- **Supplied material**
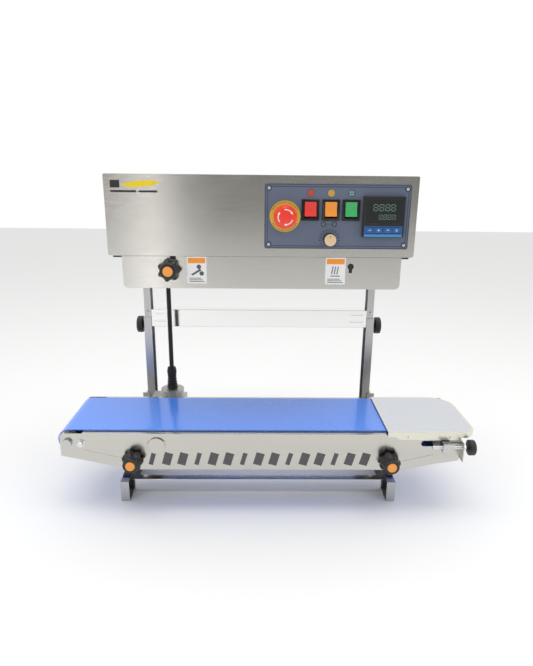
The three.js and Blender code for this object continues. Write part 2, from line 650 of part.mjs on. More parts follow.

* * *

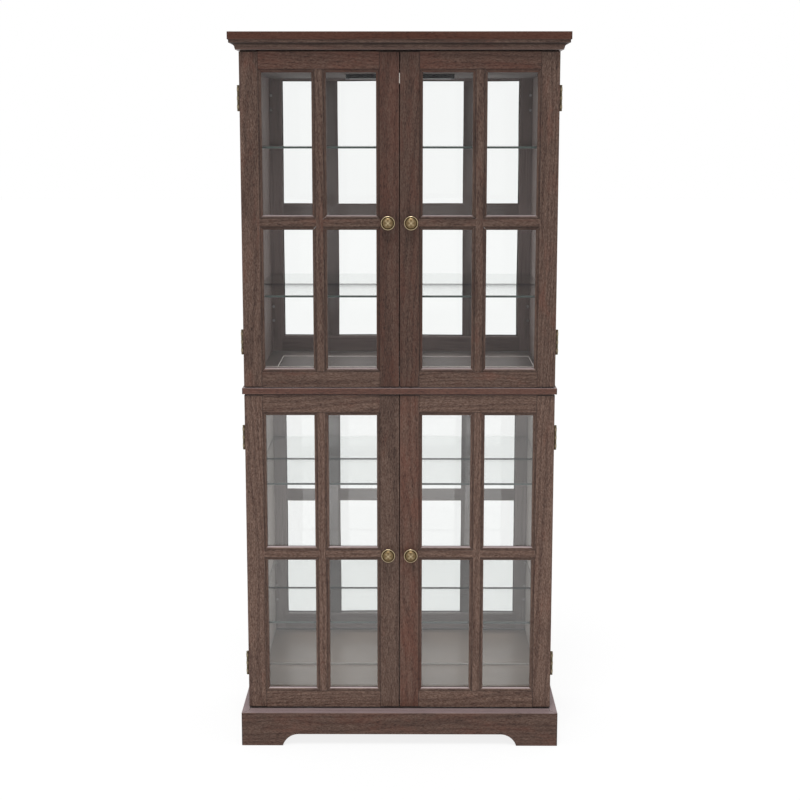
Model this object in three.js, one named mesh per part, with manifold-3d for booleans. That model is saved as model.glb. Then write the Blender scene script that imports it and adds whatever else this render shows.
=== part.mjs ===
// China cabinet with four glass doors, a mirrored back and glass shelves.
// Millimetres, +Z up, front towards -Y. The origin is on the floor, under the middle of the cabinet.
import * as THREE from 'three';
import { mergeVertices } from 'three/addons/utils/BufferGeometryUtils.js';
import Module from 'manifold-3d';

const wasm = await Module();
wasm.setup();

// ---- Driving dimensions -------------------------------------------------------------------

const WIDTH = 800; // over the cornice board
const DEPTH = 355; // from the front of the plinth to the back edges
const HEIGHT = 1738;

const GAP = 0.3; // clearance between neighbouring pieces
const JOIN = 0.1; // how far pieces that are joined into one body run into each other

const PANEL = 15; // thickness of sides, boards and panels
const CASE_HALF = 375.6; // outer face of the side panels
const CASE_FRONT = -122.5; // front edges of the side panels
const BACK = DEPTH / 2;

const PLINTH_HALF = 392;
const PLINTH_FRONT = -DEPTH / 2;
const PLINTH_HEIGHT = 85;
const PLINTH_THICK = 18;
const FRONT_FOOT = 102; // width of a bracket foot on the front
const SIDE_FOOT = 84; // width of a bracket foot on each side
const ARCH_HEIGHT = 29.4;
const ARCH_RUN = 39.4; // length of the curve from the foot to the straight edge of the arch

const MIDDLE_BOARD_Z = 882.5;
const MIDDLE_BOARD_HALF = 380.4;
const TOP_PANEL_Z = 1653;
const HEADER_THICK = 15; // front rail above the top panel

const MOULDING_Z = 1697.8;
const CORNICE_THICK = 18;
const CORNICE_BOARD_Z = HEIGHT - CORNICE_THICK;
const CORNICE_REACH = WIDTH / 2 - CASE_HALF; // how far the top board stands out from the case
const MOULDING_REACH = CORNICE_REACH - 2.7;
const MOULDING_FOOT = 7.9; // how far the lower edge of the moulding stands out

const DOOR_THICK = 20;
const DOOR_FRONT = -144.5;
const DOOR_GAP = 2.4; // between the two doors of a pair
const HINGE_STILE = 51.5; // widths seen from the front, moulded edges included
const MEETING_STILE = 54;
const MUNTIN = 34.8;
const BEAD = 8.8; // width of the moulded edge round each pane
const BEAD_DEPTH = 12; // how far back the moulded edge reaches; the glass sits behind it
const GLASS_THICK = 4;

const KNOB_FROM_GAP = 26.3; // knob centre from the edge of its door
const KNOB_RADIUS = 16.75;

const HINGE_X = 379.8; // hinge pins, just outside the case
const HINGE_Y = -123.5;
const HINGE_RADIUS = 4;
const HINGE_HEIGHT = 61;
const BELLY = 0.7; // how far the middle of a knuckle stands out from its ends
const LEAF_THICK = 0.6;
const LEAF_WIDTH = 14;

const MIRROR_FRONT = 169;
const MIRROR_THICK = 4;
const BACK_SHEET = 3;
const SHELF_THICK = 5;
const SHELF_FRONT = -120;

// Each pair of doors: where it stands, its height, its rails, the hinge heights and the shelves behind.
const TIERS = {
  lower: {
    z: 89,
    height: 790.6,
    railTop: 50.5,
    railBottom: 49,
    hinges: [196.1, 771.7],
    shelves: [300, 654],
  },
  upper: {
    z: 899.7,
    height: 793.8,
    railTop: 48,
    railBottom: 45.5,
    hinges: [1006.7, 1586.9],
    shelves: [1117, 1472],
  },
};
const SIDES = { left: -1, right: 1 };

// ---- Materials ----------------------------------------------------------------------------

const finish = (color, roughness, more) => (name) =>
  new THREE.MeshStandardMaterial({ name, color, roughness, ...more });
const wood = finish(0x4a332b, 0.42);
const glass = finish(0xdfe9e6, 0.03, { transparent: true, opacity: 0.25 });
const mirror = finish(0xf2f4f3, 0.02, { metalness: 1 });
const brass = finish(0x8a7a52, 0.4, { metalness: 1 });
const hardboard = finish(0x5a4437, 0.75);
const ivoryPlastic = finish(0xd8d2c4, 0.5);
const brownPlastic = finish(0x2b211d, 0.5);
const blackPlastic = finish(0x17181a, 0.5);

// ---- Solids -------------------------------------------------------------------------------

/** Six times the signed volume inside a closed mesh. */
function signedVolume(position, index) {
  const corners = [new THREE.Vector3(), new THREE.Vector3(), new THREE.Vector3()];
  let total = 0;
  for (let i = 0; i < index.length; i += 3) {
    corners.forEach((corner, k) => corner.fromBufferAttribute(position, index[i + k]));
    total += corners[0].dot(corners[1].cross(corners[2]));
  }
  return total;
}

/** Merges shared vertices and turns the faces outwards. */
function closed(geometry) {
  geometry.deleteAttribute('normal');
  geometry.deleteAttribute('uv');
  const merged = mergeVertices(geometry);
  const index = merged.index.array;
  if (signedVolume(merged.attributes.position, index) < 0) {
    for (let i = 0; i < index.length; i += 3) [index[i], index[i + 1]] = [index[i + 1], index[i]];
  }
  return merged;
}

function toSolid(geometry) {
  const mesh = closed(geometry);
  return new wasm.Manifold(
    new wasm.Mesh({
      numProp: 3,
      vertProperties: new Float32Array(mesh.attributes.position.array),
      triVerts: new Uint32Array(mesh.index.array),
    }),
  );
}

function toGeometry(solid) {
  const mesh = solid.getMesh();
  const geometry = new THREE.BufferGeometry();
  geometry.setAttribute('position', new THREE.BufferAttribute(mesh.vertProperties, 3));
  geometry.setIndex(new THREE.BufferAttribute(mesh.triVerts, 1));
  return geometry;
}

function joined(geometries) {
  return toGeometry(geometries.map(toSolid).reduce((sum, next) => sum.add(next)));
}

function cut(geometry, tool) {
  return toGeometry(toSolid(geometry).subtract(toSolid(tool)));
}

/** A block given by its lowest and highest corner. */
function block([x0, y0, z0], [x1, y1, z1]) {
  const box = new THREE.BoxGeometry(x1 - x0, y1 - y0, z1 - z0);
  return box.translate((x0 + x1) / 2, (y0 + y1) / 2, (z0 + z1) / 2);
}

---

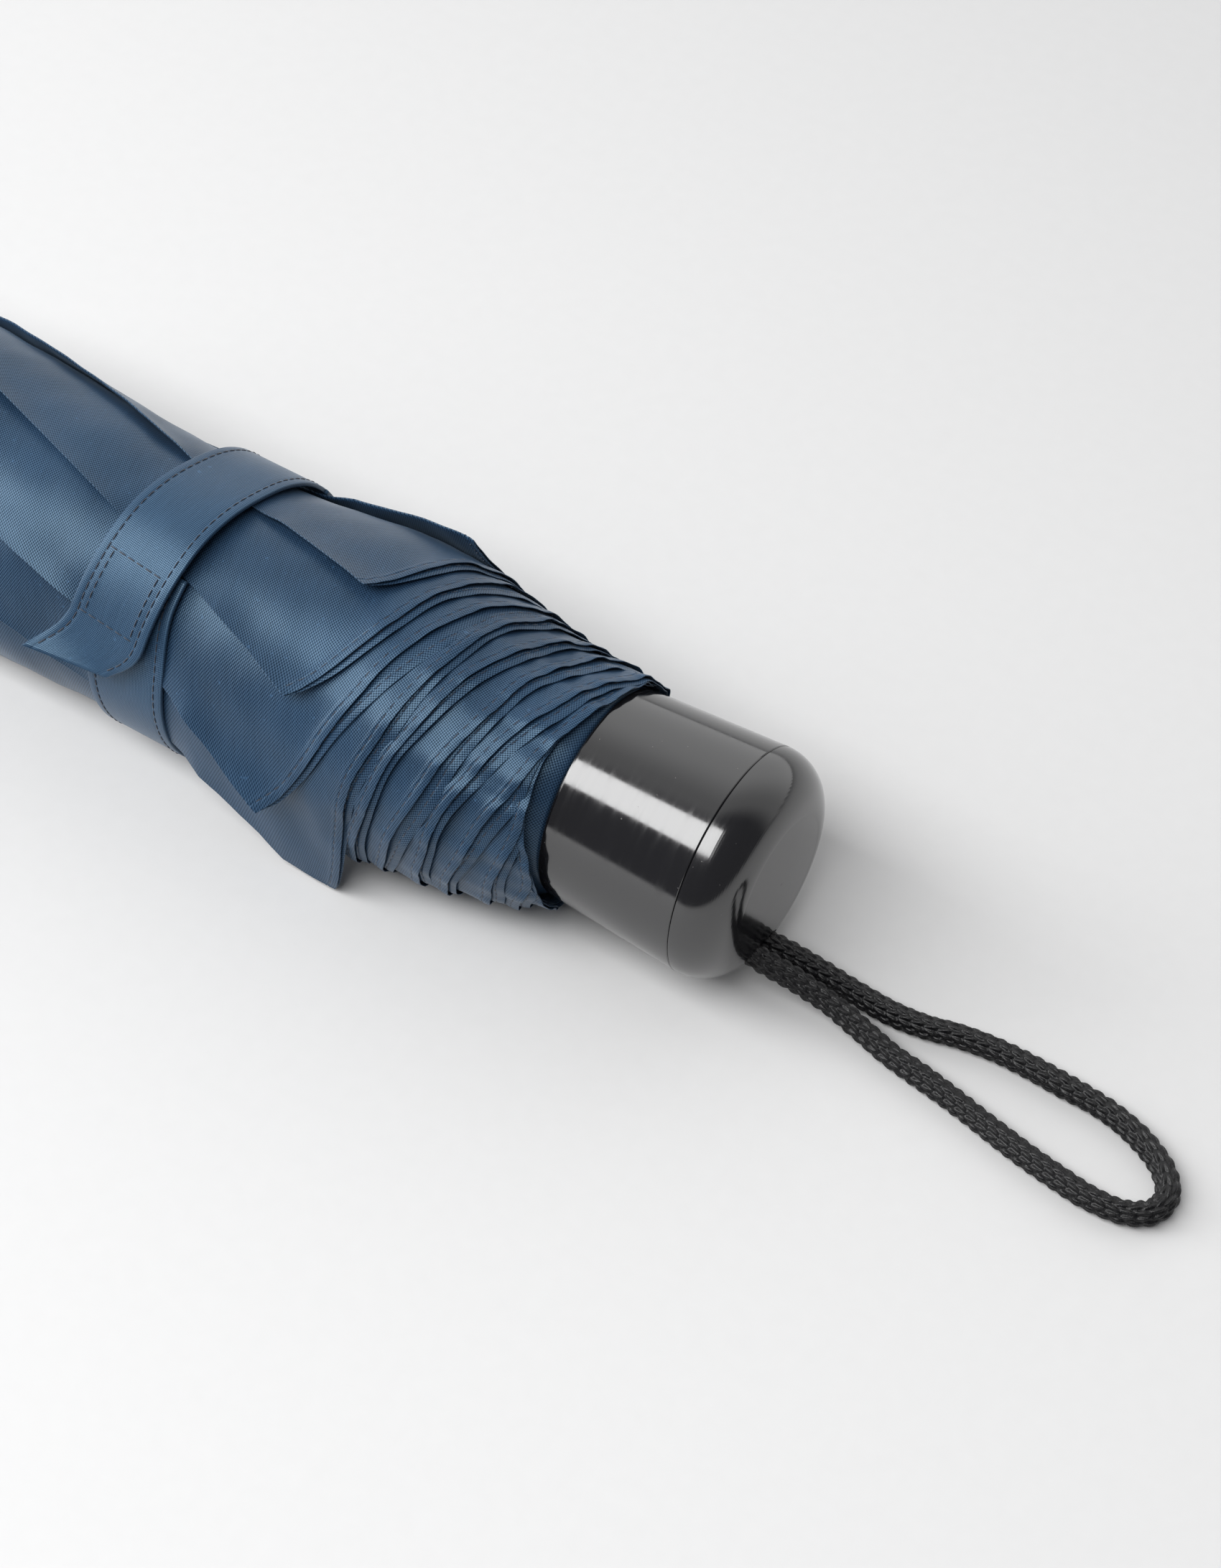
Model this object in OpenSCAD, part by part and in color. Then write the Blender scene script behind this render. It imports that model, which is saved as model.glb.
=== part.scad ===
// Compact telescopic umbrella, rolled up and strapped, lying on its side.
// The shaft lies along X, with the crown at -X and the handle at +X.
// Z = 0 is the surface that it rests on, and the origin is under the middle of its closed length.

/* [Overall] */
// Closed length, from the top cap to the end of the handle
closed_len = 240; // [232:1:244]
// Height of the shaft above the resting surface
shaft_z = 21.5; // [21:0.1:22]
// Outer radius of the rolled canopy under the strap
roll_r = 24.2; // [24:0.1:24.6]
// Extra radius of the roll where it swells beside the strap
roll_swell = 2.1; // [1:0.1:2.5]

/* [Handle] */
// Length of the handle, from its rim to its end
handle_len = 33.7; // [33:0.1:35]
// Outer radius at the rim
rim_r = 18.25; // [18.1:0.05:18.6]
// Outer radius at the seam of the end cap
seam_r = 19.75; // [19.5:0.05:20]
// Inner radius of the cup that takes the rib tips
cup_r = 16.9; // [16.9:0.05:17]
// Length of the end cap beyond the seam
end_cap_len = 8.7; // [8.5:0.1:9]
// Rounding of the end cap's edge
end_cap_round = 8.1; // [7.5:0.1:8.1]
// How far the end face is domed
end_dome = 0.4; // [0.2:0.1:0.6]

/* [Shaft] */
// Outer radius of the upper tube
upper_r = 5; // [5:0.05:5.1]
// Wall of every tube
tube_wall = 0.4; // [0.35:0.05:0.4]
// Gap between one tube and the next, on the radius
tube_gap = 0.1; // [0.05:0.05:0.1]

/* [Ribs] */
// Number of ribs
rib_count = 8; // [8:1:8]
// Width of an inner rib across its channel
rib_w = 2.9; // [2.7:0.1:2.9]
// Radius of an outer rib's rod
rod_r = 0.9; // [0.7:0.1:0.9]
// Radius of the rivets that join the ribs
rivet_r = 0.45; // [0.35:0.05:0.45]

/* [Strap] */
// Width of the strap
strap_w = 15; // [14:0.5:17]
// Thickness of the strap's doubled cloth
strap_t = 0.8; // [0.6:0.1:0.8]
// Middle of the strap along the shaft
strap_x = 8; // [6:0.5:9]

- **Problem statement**
Scan the records above for the string "imports", then report every line that contains it.

- **Right answer**
Model this object in three.js, one named mesh per part, with manifold-3d for booleans. That model is saved as model.glb. Then write the Blender scene script that imports it and adds whatever else this render shows.
Model this object in OpenSCAD, part by part and in color. Then write the Blender scene script behind this render. It imports that model, which is saved as model.glb.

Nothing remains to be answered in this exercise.